LeBron will be a Cavalier next season for sure. Yet what looks like an incredible opportunity now, running the overwhelming favorite in the East, tweaking a roster anchored by not just James but Kyrie Irving, and working for a man and an organization he has “great respect for” might quickly become a nightmare.
A year of people asking and speculating if LeBron is leaving. An uphill, all-or-nothing climb against Golden State. Everyone analyzing every word, tweet or body-language message LeBron sends out. And then the possibility Billups ends up as the guy sweeping up after the party, trying to plug an impossible-to-fill hole.
In many ways, Billups’ rejection of the Cavaliers reminds one of June 2010, when Gilbert tried to hire another of his home-state friends, Michigan State coach Tom Izzo.
Izzo wrestled with the opportunity. Here was a chance to coach James and a club that was a title contender. LeBron was a pending free agent though. As Izzo considered the offer, he not only was unable to get a commitment that LeBron would remain with the Cavs, he couldn’t even get LeBron on the phone for a conversation. It was a passive-aggressive sign from James that he was taking his talents to South Beach.
“That was one of the key factors, 100 percent true,” Izzo said at the time. “That was not the only factor. Was it a big factor? Sure.”

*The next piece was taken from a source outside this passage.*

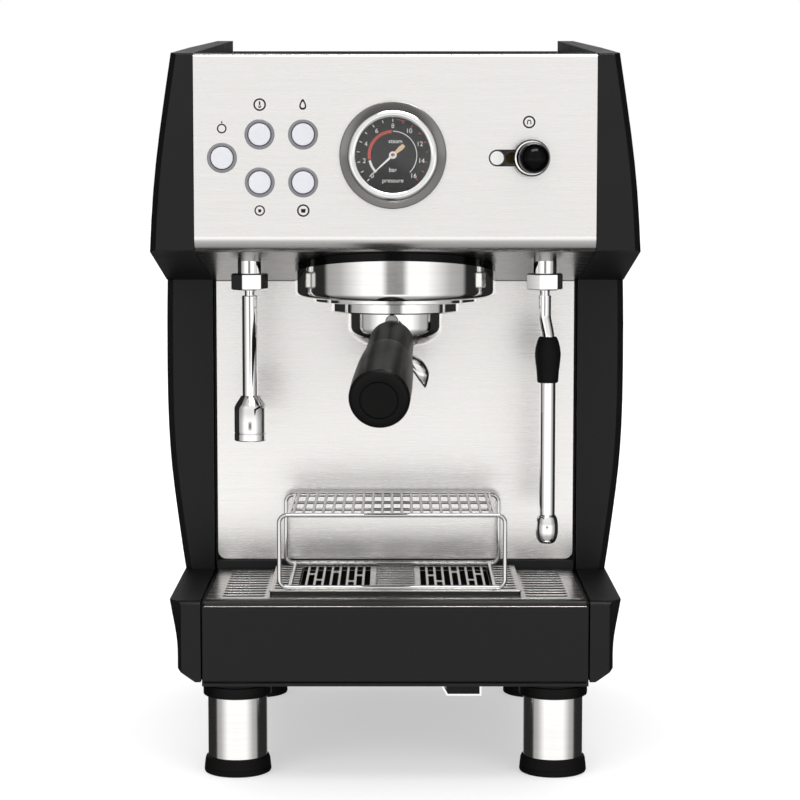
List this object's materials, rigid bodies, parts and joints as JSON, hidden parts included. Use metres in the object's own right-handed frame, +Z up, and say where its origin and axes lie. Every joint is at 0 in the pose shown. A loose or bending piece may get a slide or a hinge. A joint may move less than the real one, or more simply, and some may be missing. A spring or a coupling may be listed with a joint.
{
  "type": "espresso machine",
  "caption": "Free-standing domestic espresso machine with a group and portafilter, hot-water and steam wands, a pressure gauge, a drip tray with a cup rack, and four round legs.",
  "frame": {"origin": "on the floor, under the middle of the machine's outer box", "axes": "+X to the right seen from the front, +Y towards the back, +Z up"},
  "size_m": [0.3136, 0.4511, 0.4925],
  "materials": {
    "satin_black": "satin moulded shell",
    "black_paint": "satin powder coat",
    "brushed_steel": "fine brushed",
    "plain_steel": "plain rolled sheet",
    "polished_chrome": "polished",
    "wire_steel": "electropolished wire",
    "brass": "plain",
    "black_rubber": "matte",
    "soft_black": "fine matte",
    "gloss_black": "gloss",
    "white_cap": "satin gloss",
    "ring_grey": "anodised",
    "bezel_metal": "turned and polished",
    "dial_black": "printed",
    "needle_white": "painted",
    "clear_lens": "clear",
    "clear_tank": "smoked clear",
    "ptfe": "plain",
    "board_green": "lacquered"
  },
  "bodies": {
    "housing": {"side_panel_left": "satin_black", "side_panel_right": "satin_black", "front_panel": "brushed_steel", "backsplash": "brushed_steel", "top_cover": "brushed_steel", "rear_panel": "black_paint", "base_pan": "black_paint", "frame": "black_paint", "leg_feet": "black_rubber", "leg_tubes": "brushed_steel", "leg_collars": "soft_black", "drain_chute": "plain_steel", "group_spacer": "gloss_black", "group_cover": "polished_chrome", "group_head": "polished_chrome", "group_gasket": "black_rubber", "shower_screen": "plain_steel", "hot_water_nut": "polished_chrome", "steam_nut": "polished_chrome", "button_rings": "ring_grey", "control_board": "board_green", "gauge_bezel": "bezel_metal", "gauge_case": "plain_steel", "gauge_dial": "dial_black", "gauge_lens": "clear_lens", "lever_gate": "plain_steel", "steam_valve": "brass", "pump": "plain_steel", "brew_boiler": "brass", "steam_boiler": "brass", "power_inlet": "soft_black"},
    "steam_control": {"steam_lever": "polished_chrome", "lever_ball": "gloss_black"},
    "plunger": {"valve_plunger": "plain_steel"},
    "hot_water_ring": {"hot_water_seat": "ptfe"},
    "hot_water_arm": {"hot_water_wand": "polished_chrome", "hot_water_nozzle": "polished_chrome"},
    "steam_ring": {"steam_seat": "ptfe"},
    "steam_arm": {"steam_wand": "polished_chrome", "steam_sleeve": "black_rubber", "steam_tip": "polished_chrome"},
    "portafilter": {"portafilter_body": "polished_chrome", "filter_basket": "plain_steel", "handle_ferrule": "polished_chrome", "portafilter_handle": "soft_black", "spout_nut": "gloss_black", "twin_spout": "polished_chrome"},
    "needle": {"gauge_needle": "needle_white"},
    "tray": {"drip_tray": "brushed_steel", "tray_fascia": "satin_black"},
    "grate": {"drip_grate": "brushed_steel"},
    "rack": {"cup_rack": "wire_steel"},
    "tank": {"water_tank": "clear_tank"},
    "lid": {"tank_lid": "satin_black"},
    "rocker": {"power_rocker": "gloss_black"},
    "power_button": {"power_button": "white_cap"},
    "temperature_button": {"temperature_button": "white_cap"},
    "hot_water_button": {"hot_water_button": "white_cap"},
    "single_cup_button": {"single_cup_button": "white_cap"},
    "double_cup_button": {"double_cup_button": "white_cap"}
  },
  "joints": [
    {"name": "power_button_press", "type": "slide", "parent": "housing", "child": "power_button", "axis": [0, 1, 0], "range_m": [0, 0.0015], "stiffness_N_per_m": 400},
    {"name": "temperature_button_press", "type": "slide", "parent": "housing", "child": "temperature_button", "axis": [0, 1, 0], "range_m": [0, 0.0015], "stiffness_N_per_m": 400},
    {"name": "hot_water_button_press", "type": "slide", "parent": "housing", "child": "hot_water_button", "axis": [0, 1, 0], "range_m": [0, 0.0015], "stiffness_N_per_m": 400},
    {"name": "single_cup_button_press", "type": "slide", "parent": "housing", "child": "single_cup_button", "axis": [0, 1, 0], "range_m": [0, 0.0015], "stiffness_N_per_m": 400},
    {"name": "double_cup_button_press", "type": "slide", "parent": "housing", "child": "double_cup_button", "axis": [0, 1, 0], "range_m": [0, 0.0015], "stiffness_N_per_m": 400},
    {"name": "steam_lever_turn", "type": "hinge", "parent": "housing", "child": "steam_control", "pos_m": [0.0838, -0.11, 0.4011], "axis": [0, 0, -1], "range_deg": [0, 16]},
    {"name": "valve_plunger_slide", "type": "slide", "parent": "housing", "child": "plunger", "axis": [0, 1, 0], "range_m": [0, 0.002]},
    {"name": "hot_water_swivel", "type": "hinge", "parent": "housing", "child": "hot_water_ring", "pos_m": [-0.094, -0.092, 0.3226], "axis": [0, 0, -1], "range_deg": [-30, 50]},
    {"name": "hot_water_tilt", "type": "hinge", "parent": "hot_water_ring", "child": "hot_water_arm", "pos_m": [-0.094, -0.092, 0.3226], "axis": [-1, 0, 0], "range_deg": [0, 15]},
    {"name": "steam_swivel", "type": "hinge", "parent": "housing", "child": "steam_ring", "pos_m": [0.0965, -0.092, 0.3226], "axis": [0, 0, 1], "range_deg": [-30, 50]},
    {"name": "steam_tilt", "type": "hinge", "parent": "steam_ring", "child": "steam_arm", "pos_m": [0.0965, -0.092, 0.3226], "axis": [-1, 0, 0], "range_deg": [0, 15]},
    {"name": "portafilter_turn", "type": "hinge", "parent": "housing", "child": "portafilter", "pos_m": [0, -0.072, 0.3], "axis": [0, 0, -1], "range_deg": [0, 40]},
    {"name": "needle_turn", "type": "hinge", "parent": "housing", "child": "needle", "pos_m": [-0.0015, -0.148, 0.4028], "axis": [0, 1, 0], "range_deg": [0, 240], "stiffness_Nm_per_rad": 0.001},
    {"name": "tray_slide", "type": "slide", "parent": "housing", "child": "tray", "axis": [0, -1, 0], "range_m": [0, 0.11]},
    {"name": "grate_lift", "type": "slide", "parent": "tray", "child": "grate", "axis": [0, 0, 1], "range_m": [0, 0.025]},
    {"name": "rack_lift", "type": "slide", "parent": "grate", "child": "rack", "axis": [0, 0, 1], "range_m": [0, 0.025]},
    {"name": "tank_lift", "type": "slide", "parent": "housing", "child": "tank", "axis": [0, 0, 1], "range_m": [0, 0.12]},
    {"name": "lid_open", "type": "hinge", "parent": "tank", "child": "lid", "pos_m": [0, 0.211, 0.4655], "axis": [-1, 0, 0], "range_deg": [0, 85]},
    {"name": "rocker_tilt", "type": "hinge", "parent": "housing", "child": "rocker", "pos_m": [0.072, 0.218, 0.129], "axis": [-1, 0, 0], "range_deg": [0, 16]}
  ],
  "couplings": [
    {"joint": "valve_plunger_slide", "follows": "steam_lever_turn", "m_per_rad": 0.00716}
  ]
}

Izzo made the correct call. Weeks later LeBron made “The Decision” and was gone. The Cavs were immediate doormats again. Byron Scott was the coach and over three seasons went 64-166 (.278) before being dismissed. Izzo stayed at State, averaged 26 victories a season, was enshrined in the Naismith Memorial Basketball Hall of Fame and has another Final Four contender next season.
Billups is a talented enough broadcaster and a revered enough former champion that he’ll always be able to get a job in the media, likely ESPN. So unlike Izzo, he wasn’t even risking anything special (Michigan State) by taking the leap.
He still didn’t leap.
That’s pretty much all you need to know.